A good example is the iconic film Dirty Dancing when middle class daughter of a doctor meets holiday entertainer and falls in love.  We see her being pursued by less than enigmatic son of the hotel owner in the beginning, only to become beguiled by the ‘bad boy’.  It all works out in the end as the ‘bad boy’ actually turns out to be the one they can trust, so her blinkered father, (who would have preferred the ‘untrustworthy’ graduate from Harvard), comes round in the end.
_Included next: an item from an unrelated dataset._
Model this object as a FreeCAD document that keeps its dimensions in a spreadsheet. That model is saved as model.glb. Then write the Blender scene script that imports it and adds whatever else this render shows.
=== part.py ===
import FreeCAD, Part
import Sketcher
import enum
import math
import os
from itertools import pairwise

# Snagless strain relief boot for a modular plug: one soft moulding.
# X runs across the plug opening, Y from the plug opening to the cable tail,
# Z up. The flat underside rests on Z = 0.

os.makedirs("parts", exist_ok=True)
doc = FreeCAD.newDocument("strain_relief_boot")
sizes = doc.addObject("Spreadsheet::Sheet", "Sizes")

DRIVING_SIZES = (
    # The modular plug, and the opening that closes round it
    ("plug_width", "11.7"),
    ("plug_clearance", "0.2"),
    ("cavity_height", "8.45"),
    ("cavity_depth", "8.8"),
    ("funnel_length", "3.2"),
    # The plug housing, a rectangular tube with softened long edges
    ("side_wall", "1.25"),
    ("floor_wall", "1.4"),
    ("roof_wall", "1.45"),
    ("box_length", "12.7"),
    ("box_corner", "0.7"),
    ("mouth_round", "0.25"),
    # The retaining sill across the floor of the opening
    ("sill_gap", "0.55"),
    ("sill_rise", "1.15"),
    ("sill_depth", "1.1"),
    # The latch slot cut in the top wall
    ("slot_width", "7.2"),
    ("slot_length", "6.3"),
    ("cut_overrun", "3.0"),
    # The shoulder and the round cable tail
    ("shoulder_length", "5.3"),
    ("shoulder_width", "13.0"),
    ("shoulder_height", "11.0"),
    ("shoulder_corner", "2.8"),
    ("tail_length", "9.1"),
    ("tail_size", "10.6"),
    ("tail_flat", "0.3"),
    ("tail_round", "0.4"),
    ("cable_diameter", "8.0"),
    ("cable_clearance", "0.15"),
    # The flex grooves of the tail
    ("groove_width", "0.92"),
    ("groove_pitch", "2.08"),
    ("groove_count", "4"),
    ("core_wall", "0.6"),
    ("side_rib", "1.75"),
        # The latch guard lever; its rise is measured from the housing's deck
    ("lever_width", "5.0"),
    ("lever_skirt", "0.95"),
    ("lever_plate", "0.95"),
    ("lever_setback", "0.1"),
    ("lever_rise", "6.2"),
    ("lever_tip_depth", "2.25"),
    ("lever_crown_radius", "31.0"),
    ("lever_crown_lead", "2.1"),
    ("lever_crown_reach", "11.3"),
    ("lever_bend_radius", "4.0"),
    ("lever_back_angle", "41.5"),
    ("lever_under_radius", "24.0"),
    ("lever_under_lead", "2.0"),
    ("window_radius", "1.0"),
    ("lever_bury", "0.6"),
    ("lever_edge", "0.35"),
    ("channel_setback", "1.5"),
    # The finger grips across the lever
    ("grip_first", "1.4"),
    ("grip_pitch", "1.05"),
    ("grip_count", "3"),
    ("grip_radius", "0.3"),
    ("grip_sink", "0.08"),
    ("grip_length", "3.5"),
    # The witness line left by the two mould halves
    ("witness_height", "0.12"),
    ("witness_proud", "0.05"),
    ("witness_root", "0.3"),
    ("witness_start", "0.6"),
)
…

It does seem scary that we had to tread the path of ‘dangerous’ so that our kids could find the way.  I remember taking illicit motorbike rides with my best friend’s elder brother – on his brand new motorbike, without a crash helmet or even a hat!  Way before health and safety or even sensibility kicked in, and being reported by a local gossip to my mum.  She very cleverly didn’t tell me for years as she knew it would encourage me to do it more.  But I would be horrified if I witness my daughter doing the same thing.

The first time I realised that things were turning around was when my teenage daughter came home with a very respectable law student, and we all silently heaved a sigh of relief as I was expecting a return of my own youth when my first ‘boyfriend’ was a pickup in a local music festival sporting a guitar and a plethora of tattoos.   I didn’t mention this to her of course, as she would have been horrified at her mother’s misspent youth, but it did get me thinking.
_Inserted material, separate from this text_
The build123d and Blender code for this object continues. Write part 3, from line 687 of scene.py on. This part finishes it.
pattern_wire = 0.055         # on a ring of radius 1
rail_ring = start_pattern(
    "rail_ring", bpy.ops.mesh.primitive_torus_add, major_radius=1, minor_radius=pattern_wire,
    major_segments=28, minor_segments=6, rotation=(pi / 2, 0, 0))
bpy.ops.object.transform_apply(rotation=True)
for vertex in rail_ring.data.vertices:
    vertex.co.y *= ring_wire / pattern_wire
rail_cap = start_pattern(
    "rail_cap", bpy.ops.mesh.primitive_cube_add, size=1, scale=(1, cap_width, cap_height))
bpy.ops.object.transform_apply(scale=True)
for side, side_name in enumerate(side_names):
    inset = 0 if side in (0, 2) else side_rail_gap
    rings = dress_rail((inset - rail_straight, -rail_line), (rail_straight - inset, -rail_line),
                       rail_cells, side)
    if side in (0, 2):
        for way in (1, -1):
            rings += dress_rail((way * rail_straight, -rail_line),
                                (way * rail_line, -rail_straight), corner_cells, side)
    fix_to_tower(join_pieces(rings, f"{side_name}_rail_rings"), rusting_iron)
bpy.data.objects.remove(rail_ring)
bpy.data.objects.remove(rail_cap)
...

Perhaps it is the influence of my good parenting, or the recent success of Suits and introduction of Meghan into our Royal clan, or the inclusion of ‘sensible’ into our most controversial TV programmes, but something has changed and hopefully for the better.

My daughter now spends hours on the phone to her boyfriend discussing legal disputes and solutions, and is now wanting to become a lawyer herself!

Even with the dreaded Love Island which the kids insist on watching, their star Doctor is now being given the opportunity to appear on Breakfast TV having revealed all on the beach, and I don’t just mean his fake tan.

But is this something we should welcome with open arms, or are you like me from the era when the protagonist was the penniless but heroic champion?  Maybe we should save that for our own bygone fantasies, or if we see our offspring following in our footsteps, remind them as well as ourselves, that ‘Boring’ is definitely becoming the new Sexy.